EXERCISE DIRECTIONS
Copy out all lines that hold "slide".

══════

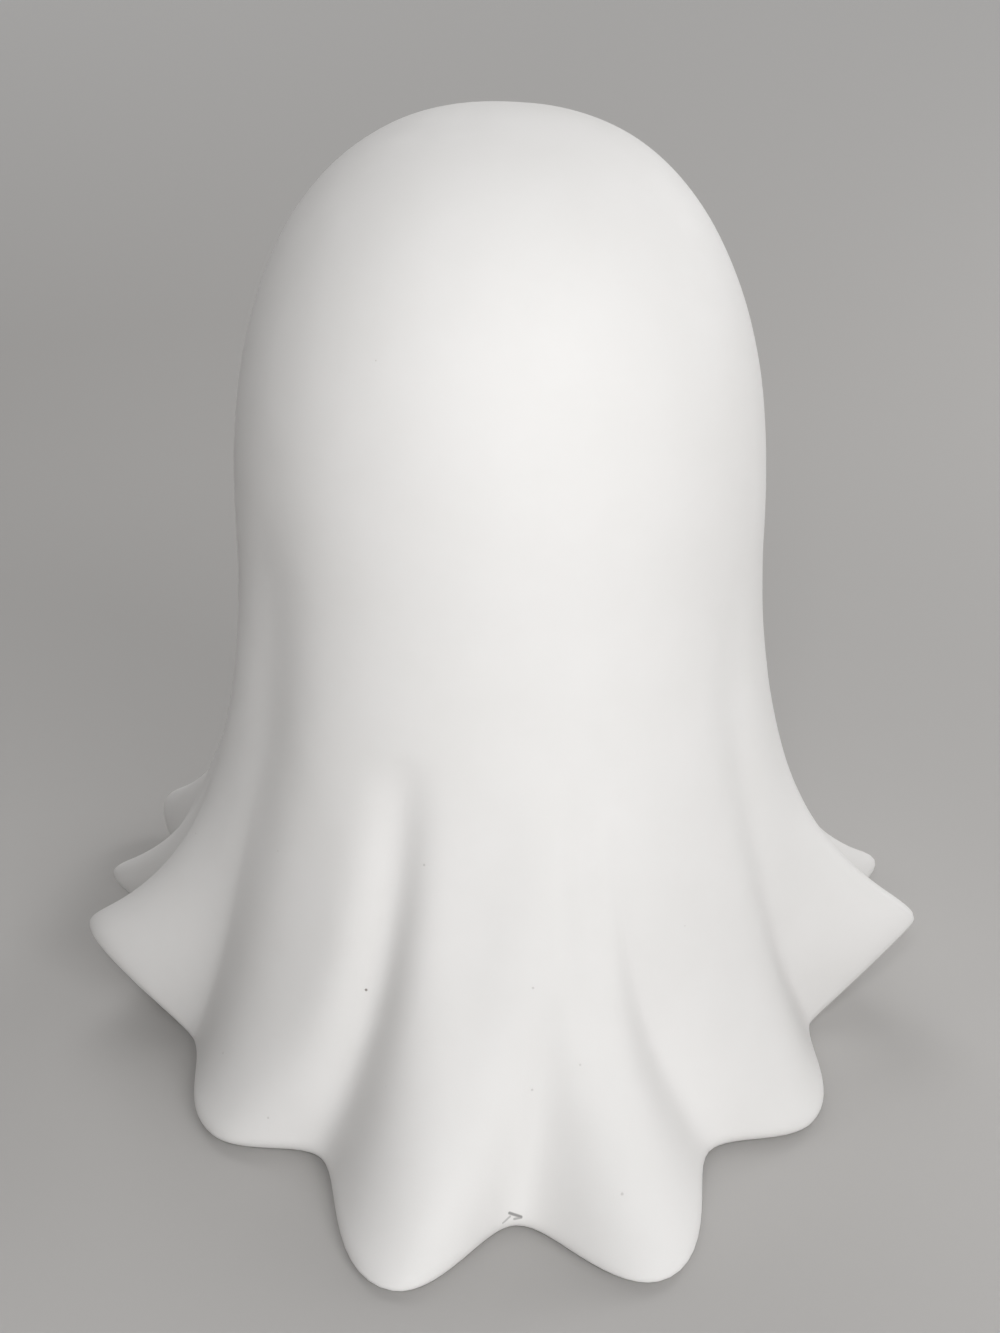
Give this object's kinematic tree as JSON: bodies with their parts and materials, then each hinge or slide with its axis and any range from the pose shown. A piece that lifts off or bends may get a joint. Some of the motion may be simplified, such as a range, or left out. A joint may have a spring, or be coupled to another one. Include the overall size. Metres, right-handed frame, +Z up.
{
  "type": "tabletop ghost figure",
  "caption": "Hollow white ceramic sheet-ghost figure with flared, lifted folds and a battery lamp held in its floor.",
  "frame": {"origin": "on the table, under the middle of the figure", "axes": "+Z up, -Y out of the plain back, +Y out of the cut face, +X to the right seen from the back"},
  "size_m": [0.2244, 0.2284, 0.2303],
  "materials": {
    "bisque": "matte bisque, slightly warm white",
    "felt": "thin pressed felt",
    "rubber": "soft matte rubber",
    "white_plastic": "moulded, fine satin",
    "frosted_plastic": "frosted, translucent",
    "board": "green solder resist",
    "black_plastic": "satin black",
    "led_resin": "clear warm resin",
    "cell_wrap": "printed wrap left plain",
    "nickel": "nickel-plated sheet and wire",
    "steel": "zinc-plated screw",
    "red_wire": "red wire sleeve"
  },
  "bodies": {
    "root": {"ghost_shell": "bisque", "felt_pad_1": "felt", "felt_pad_2": "felt", "felt_pad_3": "felt", "felt_pad_4": "felt", "felt_pad_5": "felt", "felt_pad_6": "felt", "felt_pad_7": "felt", "rubber_grommet": "rubber", "battery_box": "white_plastic", "lamp_cover": "white_plastic", "cover_screw_1": "steel", "cover_screw_2": "steel", "cover_screw_3": "steel", "cover_screw_4": "steel", "diffuser_dome": "frosted_plastic", "circuit_board": "board", "timer_chip": "black_plastic", "led": "led_resin", "switch_body": "black_plastic", "switch_lead_left": "black_plastic", "switch_lead_right": "black_plastic", "battery_lead_black": "black_plastic", "battery_lead_red": "red_wire", "battery_1": "cell_wrap", "battery_2": "cell_wrap", "battery_3": "cell_wrap", "contact_negative": "nickel", "contact_positive": "nickel", "contact_link_left": "nickel", "contact_link_right": "nickel"},
    "battery_door": {"battery_door": "white_plastic"},
    "switch_knob": {"switch_knob": "black_plastic"}
  },
  "joints": [
    {"name": "door_slide", "type": "slide", "parent": "root", "child": "battery_door", "axis": [0, -1, 0], "range_m": [0, 0.008]},
    {"name": "knob_slide", "type": "slide", "parent": "root", "child": "switch_knob", "axis": [1, 0, 0], "range_m": [0, 0.003]}
  ]
}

══════

ANSWER TO THE EXERCISE
Give this object's kinematic tree as JSON: bodies with their parts and materials, then each hinge or slide with its axis and any range from the pose shown. A piece that lifts off or bends may get a joint. Some of the motion may be simplified, such as a range, or left out. A joint may have a spring, or be coupled to another one. Include the overall size. Metres, right-handed frame, +Z up.
    {"name": "door_slide", "type": "slide", "parent": "root", "child": "battery_door", "axis": [0, -1, 0], "range_m": [0, 0.008]},
    {"name": "knob_slide", "type": "slide", "parent": "root", "child": "switch_knob", "axis": [1, 0, 0], "range_m": [0, 0.003]}